Unlike the climb above, this one you can get lost in it. Alex took the lead, and it was long. As in “we used almost half of the rope” long. And in climbing, that’s the farthest that you can go on a single rope… assuming you want to get the rope back afterward.

It was fun, but a bit boring to be honest. Most of the climbing was simple rock-scrambling, although near the end it did turn into a rather interesting and steep route. I’d recommend it if you want a long route with an amazing view at the top. Otherwise, don’t bother.

This was supposed to be a two-pitch route, but when we looked over to see the next pitch… it was nowhere to be found. I’m guessing that it’s very rarely climbed, and that lichen has overgrown most of the route in the meantime – we chose to rappel off instead of continuing, since missing the route up meant accidentally getting onto anything from a .10d to an .11a. Not safe.

 

G-Spot Wall:

 

5.10b

Oh man, this route. This route. Oh man.

This route was excellent – hard, challenging, but workable with very interesting and technical moves throughout. Alex again took the lead, busting it out after a few short falls / rests at the bolts; a very burly lead none-the-less though. I took the second cleanly (much to Alex’s chagrin), but cleanly due to the fact that I didn’t have to lead it.

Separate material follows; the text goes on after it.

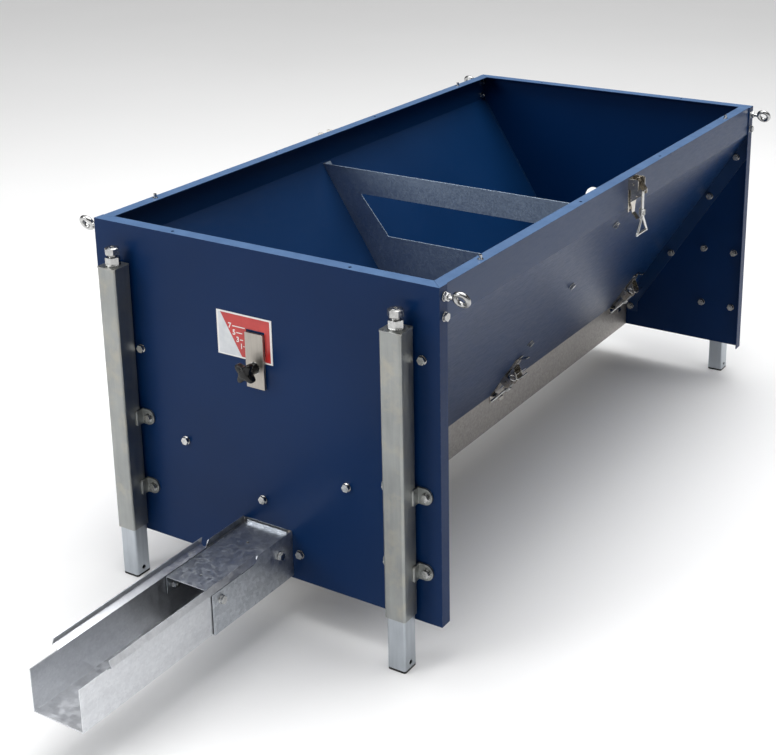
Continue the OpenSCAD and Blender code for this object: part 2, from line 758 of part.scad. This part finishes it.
// latch near the slope's lower edge, its z pointing down the slope to the catch
module low_latch_frame(y) {
    s = slope_len - low_latch_s;
    translate([band_x + down[0] * s, y_front + y, crease_z + down[1] * s])
        rotate([0, tilt, 0]) mirror([0, 0, 1]) children();
}
module latch_bases() {
    color("#c9ccd0") both_sides() {
        lid_latch_frame() latch_base(lid_base[0], lid_base[1]);
        for (y = low_latch_y) low_latch_frame(y) latch_base(low_base[0], low_base[1]);
    }
}
module latch_pins() {
    color("#c9ccd0") both_sides() {
        lid_latch_frame() latch_pin_shape();
        for (y = low_latch_y) low_latch_frame(y) latch_pin_shape();
    }
}
module lid_lever_right() { color("#d0d2d4") lid_latch_frame() latch_lever(); }
module lid_lever_left() { color("#d0d2d4") mirror([1, 0, 0]) lid_latch_frame() latch_lever(); }
module lid_bail_right() {
    color("#d9dadb") lid_latch_frame() translate([bail_pin[0], 0, bail_pin[1]])
        bail(lid_bail_len, lid_loop);
}
module lid_bail_left() {
    color("#d9dadb") mirror([1, 0, 0]) lid_latch_frame()
        translate([bail_pin[0], 0, bail_pin[1]]) bail(lid_bail_len, lid_loop);
}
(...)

100% recommended if you get a chance, and have strong faith in your outdoor leading skills.

 

5.7

This was a simple route that Adam and Liz had set up, since Sean had headed home after we left the Main Cliff.

This route was full of interesting moves, strange bolt locations, and generally sketchy bolting stances. Honestly, I didn’t enjoy anything about the route – the moves weren’t very fun, the route itself was scattered and unclear, and the bolts were never where they should have been – a foot above of below where they were would have been fine, but whoever bolted it was definitely not thinking about a climber of my height.

Not horrid, but unless you’re really searching for routes… pass this one over.